Post election times in Ghana in recent times have been characterised by the emergence of such illegal groups, often associated with the party that emerge victorious in a general election, and take the law into their hands, maltreating political opponents and vandalising private and state properties.

 Sometimes dissenting members of the same political party are targeted.

 Delta Force, one such group recently forced their way to the premises of the Ashanti Regional Coordinating Council and forcibly ejected the newly appointed regional security coordinator, Goerge Adjei from his office.

Other such groups were Azorka Boys allegedly associated with the minority National Democratic Congress (NDC)  and the NPP’s Invincible Forces, suspected to be associated with the governing New Patriotic Party (NPP), which become very active when either parties won power.

 However, Mr Kan-Dapaah said efforts were being made to stop such groups, adding that “there are no legally registered vigilante groups in this country and for that matter, there are no such groups to be disbanded.

He indicated however that “we need to be pragmatic and accept that foot soldiers of the leading political parties are known to constitute themselves into action troops to molest and unleash violence on the peace loving people of this country.

“Mr Speaker, we need to stop these groups because they have the tendency to degenerate into militant groups that can have serious repercussions on the security of this country. We must not mix criminality with politics, lawlessness must be punished.
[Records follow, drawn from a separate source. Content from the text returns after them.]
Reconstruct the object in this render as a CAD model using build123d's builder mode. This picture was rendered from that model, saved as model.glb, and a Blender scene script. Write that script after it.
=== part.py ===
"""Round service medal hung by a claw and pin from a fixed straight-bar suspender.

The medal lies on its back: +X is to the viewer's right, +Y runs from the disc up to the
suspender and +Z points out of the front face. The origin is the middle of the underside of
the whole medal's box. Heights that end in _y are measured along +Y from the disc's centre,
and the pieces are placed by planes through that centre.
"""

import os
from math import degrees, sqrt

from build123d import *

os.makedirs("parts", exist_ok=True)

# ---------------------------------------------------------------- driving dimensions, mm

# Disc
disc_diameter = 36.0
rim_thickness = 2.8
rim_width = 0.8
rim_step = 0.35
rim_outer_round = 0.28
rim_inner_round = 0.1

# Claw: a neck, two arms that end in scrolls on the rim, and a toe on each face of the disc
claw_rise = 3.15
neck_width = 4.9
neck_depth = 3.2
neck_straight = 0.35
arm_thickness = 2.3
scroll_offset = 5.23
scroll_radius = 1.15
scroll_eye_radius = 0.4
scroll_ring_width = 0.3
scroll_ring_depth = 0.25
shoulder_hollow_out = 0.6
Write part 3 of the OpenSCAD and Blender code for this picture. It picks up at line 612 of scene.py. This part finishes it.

He cautioned that the government had made it clear through the Inspector General of Police to deal appropriately with members of such criminals groups.

He urged the House to adopt a resolution that would ensure that all political leaders in the country to come together to deliberate on measures to discourage the establishment and recognition of such groups in political structures in the interest of state security.

“We must not mix criminality with politics, lawlessness must be punished as demanded by the laws of our country,” Mr Kan- Dapaah added.

Meanwhile the House has by consensus on Thursday approved 17 deputy ministers vetted by the Appointments Committee. After having approved already 11 last week, the total number of approved deputy ministers now stands at 28, remaining 22 of the 50 nominated by President Nana Addo Dankwa Akufo-Addo last month.

Below is the new set of Deputy ministers approved:

1.     Joseph Dinkiok Kpemka Read – Deputy Attorney General

2.     Godfred Dame – Deputy Attorney General

3.     Kwabena Owusu Aduomi – Deputy minister of Roads and Highways

4.     Anthony N-Yoh Puowele Karbo – Deputy minister of Roads and Highways

5.     Patricia Appiagyei – Deputy Minister of Environment, Science and Technology and Innovation

6.     Perry Curtis Kwabla Okudzeto – Deputy minister of Information

7.     Osei Bonsu Amoah – Deputy minister of Local Government and Rural Dev’t

8.     Nii Kwartei Titus Glover – Deputy minister of Transport

9.     Barbara Ayisi Acher – Deputy minister for Education

10.  Michael Yaw Gyato – Deputy minister of Water Resources and Sanitation

11.  Benito Owusu Bio – Deputy Minister of Lands and Natural Resources

12.  Kingsley Aboagye Gyedu Tina Mensah – Deputy minister of Health

13.  Kwaku Agyenim Boateng – Deputy minister of Railways Development

14.  Kwabena O. Darko-Mensah – Deputy minister of Aviation

15.  Robert Ahomka-Lindsey – Deputy minister of Trade and Industry

16.  George Andah – Deputy minister of Communications

17.  Mohammed Habbib Tijani – Deputy Minister of Foreign Affairs and Regional Integration

The Minority members on the Appointments Committee on Wednesday boycotted sittings, explaining that they needed more time to properly investigate the deputy minister nominees before vetting them.


The Majority ignored their complaint and went ahead with the vetting, as the House anticipates rising sine die on Friday, April 7, 2017 and return next month.